The man who has shaped the Springboks revival decided to take a back seat for a while.
Rassie Erasmus had delivered his team news for a Rugby World Cup knockout game, 24 hours ahead of schedule, and answered questions in front of the cameras.
Then he took a seat within the media scrum and listened to what his assistant had to contribute. That’s how he rolls.
“I just want to hear what they’ve got to say,” Erasmus explained, speaking of Jacques Nienaber as well as two players who’re members of what the Springboks are calling the “bomb squad” — the reserves bench on match day.
That was before the semifinal win over Wales. Now they’re just 80 minutes away from a third world title, and he’s still talking and listening.
South Africa has won both previous times it reached the final — against New Zealand at home in 1995 and against England in France in 2007 — and Erasmus wants to make it 3-0 with a win over England on Saturday.
The 46-year-old Erasmus, a backrower who played 36 tests for the Springboks before going into coaching, has been pulling together ideas, staff and players from everywhere since returning from Irish province Munster with the mission of remaking a South Africa team the country can be proud of.
Erasmus met Nienaber when they were both doing national service in the army. They stayed in touch at university and when Erasmus was a player and Neinaber was a physiotherapist.
“He was much better in the army than I was,” Neinaber said. “He was a very good tactician, as you can see.”
They both went into coaching and eventually teamed up at Munster, but both decided to answer the call of duty again when the Springboks were in tatters after some record defeats. They’d lost their way as a team with a clear identity. Erasmus and Neinaber put the resurgence down to one thing, for players, staff and coaches: no egos.
The turnaround since the start of 2018, when Erasmus took over as head coach, has been vast.

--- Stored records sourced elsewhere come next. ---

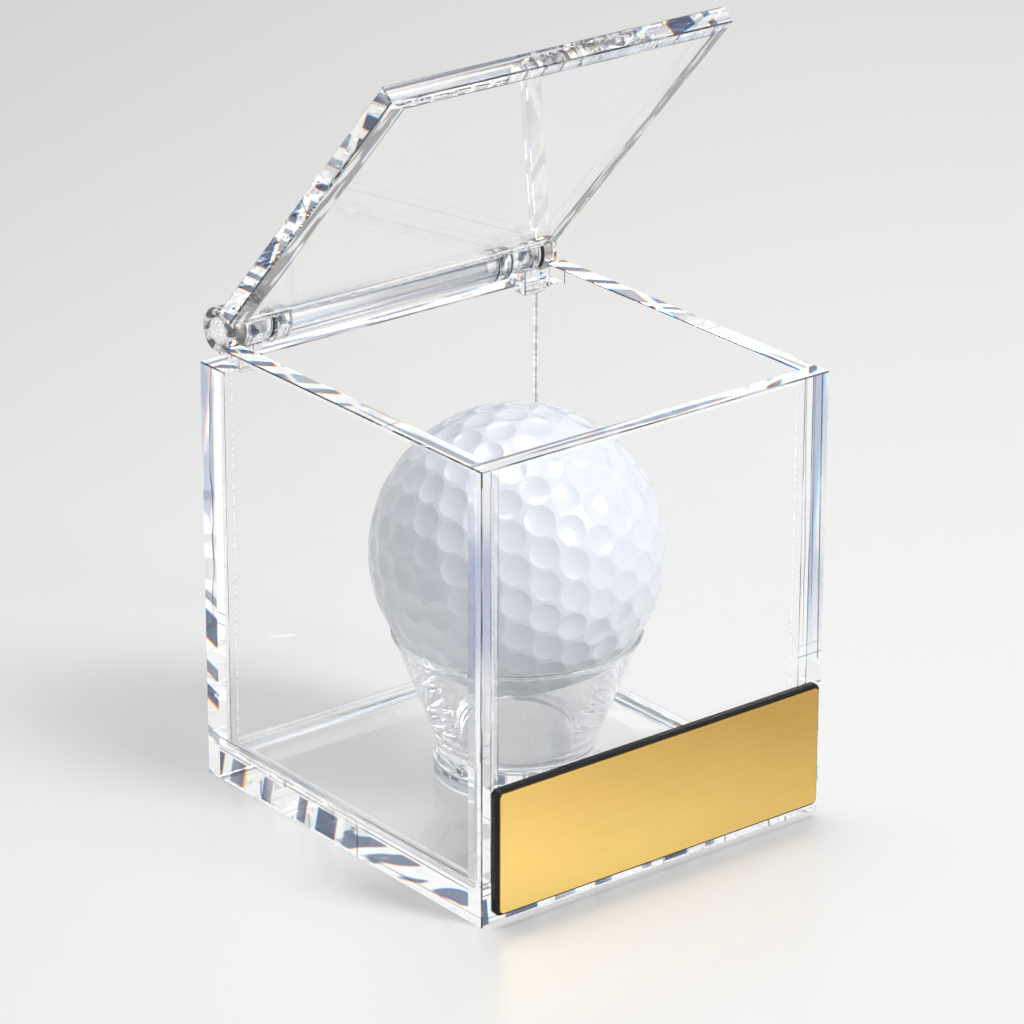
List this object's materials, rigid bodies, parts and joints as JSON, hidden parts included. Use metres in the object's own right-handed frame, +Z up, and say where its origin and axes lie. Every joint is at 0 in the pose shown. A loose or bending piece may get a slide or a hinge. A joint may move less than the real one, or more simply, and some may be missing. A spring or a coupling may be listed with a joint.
{
  "type": "golf ball display case",
  "caption": "Clear hinged box that shows a golf ball on a cup-shaped tee, with a tilting lid on a round barrel hinge and a blank gold nameplate.",
  "frame": {"origin": "middle of the case's flat underside, on the table", "axes": "+X to the right along the nameplate, +Y from the nameplate to the hinge, +Z up"},
  "size_m": [0.062, 0.0675, 0.1159],
  "materials": {
    "clear_acrylic": "clear, polished",
    "polished_metal": "polished",
    "satin_metal": "satin",
    "black_washer": "matte",
    "plate_black": "gloss",
    "plate_gold": "finely brushed",
    "adhesive_film": "matte",
    "ball_white": "gloss paint"
  },
  "bodies": {
    "case": {"base_panel": "clear_acrylic", "front_wall": "clear_acrylic", "back_wall": "clear_acrylic", "left_wall": "clear_acrylic", "right_wall": "clear_acrylic", "hinge_block_left": "clear_acrylic", "hinge_block_right": "clear_acrylic", "hinge_collar_left": "clear_acrylic", "hinge_collar_right": "clear_acrylic", "hinge_rod": "clear_acrylic", "ball_tee": "clear_acrylic", "nameplate_pad": "adhesive_film", "nameplate_backing": "plate_black", "nameplate_gold": "plate_gold"},
    "lid": {"lid_panel": "clear_acrylic", "lid_tube": "clear_acrylic", "tube_flange_left": "clear_acrylic", "tube_flange_right": "clear_acrylic", "inner_washer_left": "black_washer", "inner_washer_right": "black_washer", "outer_washer_left": "black_washer", "outer_washer_right": "black_washer", "satin_band_left": "satin_metal", "satin_band_right": "satin_metal", "end_ring_left": "polished_metal", "end_ring_right": "polished_metal"},
    "ball": {"golf_ball": "ball_white"}
  },
  "joints": [
    {"name": "lid_hinge", "type": "hinge", "parent": "case", "child": "lid", "pos_m": [0, 0.0299, 0.0696], "axis": [-1, 0, 0], "range_deg": [-48, 172]},
    {"name": "ball_turn", "type": "hinge", "parent": "case", "child": "ball", "pos_m": [0, -0.0013, 0.0386], "axis": [0, 0, 1], "continuous": true}
  ]
}
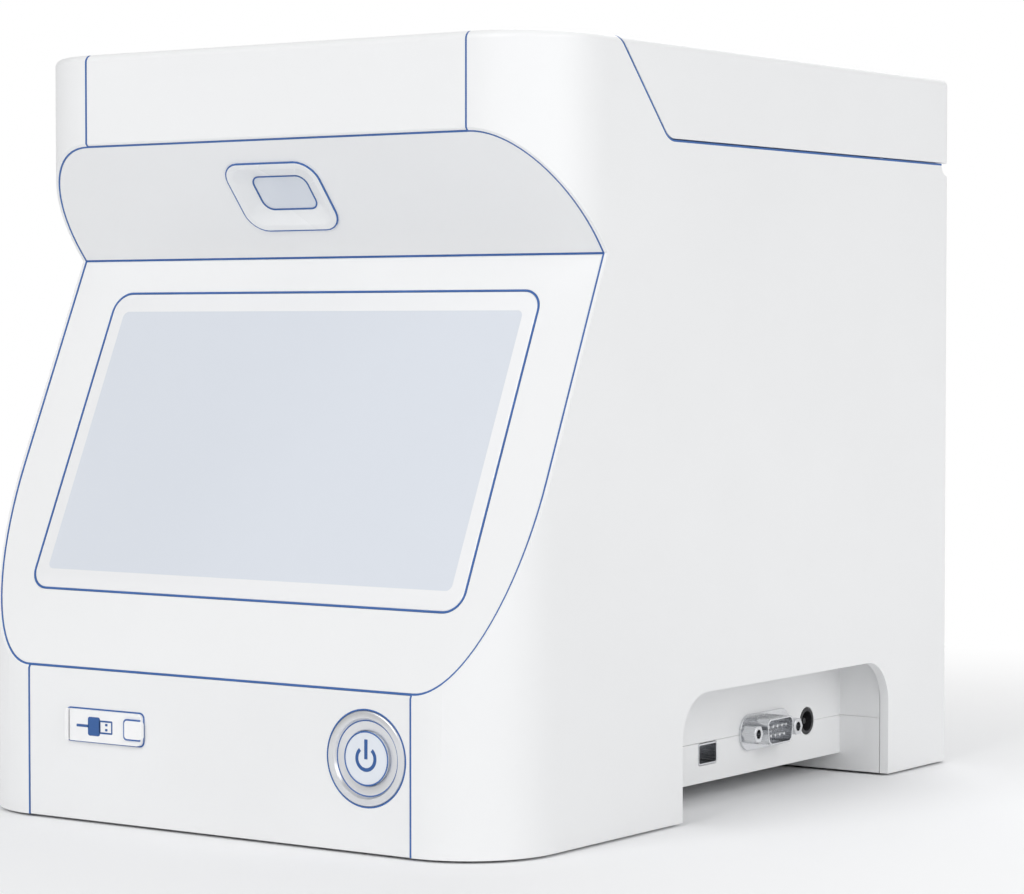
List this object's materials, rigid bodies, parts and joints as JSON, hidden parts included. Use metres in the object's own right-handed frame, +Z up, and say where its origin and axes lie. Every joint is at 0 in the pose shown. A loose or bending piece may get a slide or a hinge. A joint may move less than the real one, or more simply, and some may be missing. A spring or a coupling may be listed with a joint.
{
  "type": "real-time pcr machine",
  "caption": "Bench-top real-time PCR machine: sloping touch screen under a scanner brow, rear-hinged lid over a heated sample well, and a side recess for its connectors.",
  "frame": {"origin": "under the middle of the machine's bounding box, on the surface it stands on", "axes": "+X to the right seen from the front, +Y to the rear, +Z up"},
  "size_m": [0.2, 0.27, 0.231],
  "materials": {
    "cover_plastic": "fine moulded texture, white",
    "seal_rubber": "satin blue silicone",
    "inner_plastic": "fine moulded texture, cool grey",
    "dark_plastic": "moulded, dark",
    "machined_aluminium": "machined and anodised",
    "sheet_steel": "zinc-plated sheet",
    "bright_steel": "turned and plated",
    "button_metal": "satin turned ring",
    "button_face": "satin, pale blue-grey",
    "display_face": "pale blue-grey, backlit",
    "printed_glass": "polished, printed white behind round a pale display",
    "clear_glass": "polished",
    "scanner_trim": "smooth white",
    "circuit_board": "solder mask over glass laminate",
    "ceramic_tile": "unglazed ceramic",
    "cover_rubber": "soft white elastomer",
    "foot_rubber": "matt black",
    "socket_plastic": "moulded, black"
  },
  "bodies": {
    "housing": {"left_side_shell": "cover_plastic", "right_side_shell": "cover_plastic", "forehead_panel": "cover_plastic", "brow_panel": "cover_plastic", "screen_fascia": "cover_plastic", "lower_front_panel": "cover_plastic", "rear_panel": "cover_plastic", "base_tray": "cover_plastic", "recess_pocket": "cover_plastic", "fascia_seal": "seal_rubber", "panel_seals": "seal_rubber", "lid_seal": "seal_rubber", "glass_seal": "seal_rubber", "top_deck": "inner_plastic", "block_collar": "dark_plastic", "optics_module": "dark_plastic", "fan_housing": "dark_plastic", "scanner_engine": "dark_plastic", "button_switch": "dark_plastic", "air_duct": "dark_plastic", "well_block": "machined_aluminium", "heat_sink": "machined_aluminium", "hinge_leaf_body": "sheet_steel", "left_chassis_plate": "sheet_steel", "right_chassis_plate": "sheet_steel", "screen_bracket": "sheet_steel", "button_nut": "sheet_steel", "catch_magnets": "bright_steel", "hinge_pin": "bright_steel", "deck_screws": "bright_steel", "rear_screws": "bright_steel", "serial_port": "bright_steel", "jackscrews": "bright_steel", "data_port": "bright_steel", "side_port": "bright_steel", "button_bezel": "button_metal", "lcd_panel": "display_face", "touch_glass": "printed_glass", "scanner_window": "clear_glass", "optics_lenses": "clear_glass", "scanner_bezel": "scanner_trim", "main_board": "circuit_board", "port_board": "circuit_board", "peltier": "ceramic_tile", "cover_anchor": "cover_rubber", "rubber_feet": "foot_rubber", "power_jack": "socket_plastic"},
    "lid": {"lid_shell": "cover_plastic", "lid_liner": "inner_plastic", "liner_screws": "bright_steel", "catch_pins": "bright_steel", "hinge_leaf_lid": "sheet_steel", "plate_springs": "bright_steel"},
    "press_plate": {"press_plate": "machined_aluminium", "guide_pins": "bright_steel"},
    "power_button": {"button_cap": "button_face", "button_spring": "bright_steel"},
    "port_cover": {"port_cover": "cover_rubber"},
    "fan": {"fan_rotor": "dark_plastic"}
  },
  "joints": [
    {"name": "lid_hinge", "type": "hinge", "parent": "housing", "child": "lid", "pos_m": [0, 0.1324, 0.2026], "axis": [-1, 0, 0], "range_deg": [0, 95]},
    {"name": "plate_slide", "type": "slide", "parent": "lid", "child": "press_plate", "axis": [0, 0, 1], "range_m": [0, 0.0024], "stiffness_N_per_m": 600, "springref_m": -0.002, "deforming": ["plate_springs"]},
    {"name": "power_button_press", "type": "slide", "parent": "housing", "child": "power_button", "axis": [0, 1, 0], "range_m": [0, 0.0015], "stiffness_N_per_m": 800, "springref_m": -0.001},
    {"name": "port_cover_hinge", "type": "hinge", "parent": "housing", "child": "port_cover", "pos_m": [-0.0534, -0.13375, 0.0293], "axis": [0, 0, -1], "range_deg": [0, 110]},
    {"name": "fan_spin", "type": "hinge", "parent": "housing", "child": "fan", "pos_m": [0, 0.117, 0.1439], "axis": [0, 1, 0], "continuous": true}
  ]
}
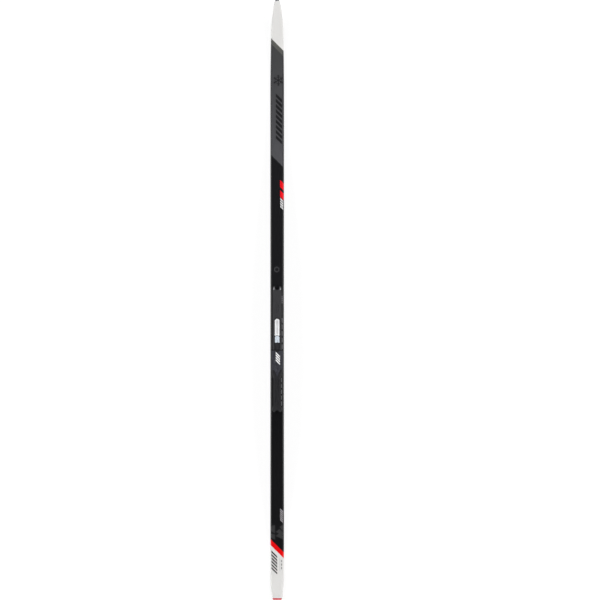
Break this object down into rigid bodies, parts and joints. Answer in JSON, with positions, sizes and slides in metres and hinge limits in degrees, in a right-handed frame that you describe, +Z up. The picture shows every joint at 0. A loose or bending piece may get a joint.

He has consistently credited the improvement with the fact everyone had bought into playing in the traditional Springboks style. Hard, uncompromising, direct, big forward packs, sharpshooting kickers out of hand and off the tee, and backs who can turn defense into attack.
They beat New Zealand in Wellington in 2018, and held the All Blacks to a 16-16 draw there this year en route to winning the Rugby Championship, South Africa’s first title in the Southern Hemisphere’s annual competition since 2009.
The loss to the All Blacks in their opening pool game at the World Cup last month is South Africa’s only defeat of 2019.
Erasmus is articulate, intelligent and confident he can set out a winning formula and stick to it. He’s also adept at marshaling all resources.
He selected flanker Siya Kolisi as the Springboks’ first black captain, and it had galvanizing affect for a team trying to unite a country.
He has willingly recalled players who’ve gone to get experience overseas, from flyhalf Faf de Klerk at Sale Sharks in England to Cheslin Kolbe and Francois Steyn, who are playing in France.
Steyn played in the World Cup final in 2007, at age 20, and in the 2011 tournament but missed the 2015 edition and spent years out of Springboks calculations.
“He is definitely a calming factor in the team, because he doesn’t stress out a lot,” Erasmus said of the 32-year-old utility back. “That is why it is wonderful to have him on the bench, covering so many positions.
“It doesn’t matter if you are ahead on the scoreboard or behind — he just enjoys the game, no matter what the situation is.”
Steyn is the only member of the squad with experience of a Rugby World Cup final. Erasmus said that puts him ahead of the coaching staff, which has to work out a way to beat an England team coached by Eddie Jones, who helped Australia reach the final in 2003 and contributed to South Africa’s winning campaign in ’07.
“I haven’t coached at a World Cup before as a head coach. So, the pressure is on and we feel the pressure,” Erasmus said. “We are excited, but we feel the pressure and find our ways to handle it, and try to work around it.
England “would have the upper hand in terms of Eddie’s experience, both with South Africa and Australia. But we have tried to find our own ways to handle that, and so far, so good. But certainly, Saturday will be that big step for us to see if we can go that last step.”
South Africa placed second to New Zealand in Pool B, setting up a course to the final that avoided the All Blacks and instead pitted the Springboks against Japan — in the quarterfinals for the first time, and with the support of an entire host nation behind the Brave Blossoms — and then Wales.
They shut down both teams in the knockouts, conceding just one try in two games. They’re expecting an immense confrontation with England, the team they beat 15-6 in a tryless final in ’07. England took on the All Blacks with a tenacity that Erasmus said took their physicality to a “next level,” in the 19-7 semifinal win, but the Springboks are prepared for that. They’re ready to meet, head-on in Yokohama.
Winning the title is the ultimate aim, Erasmus said, but another key performance indicator is having a team that is consistently in the top three.
“Because with our crowd support and our numbers, the amount of people and everything we have in South Africa, they deserve that,” he said.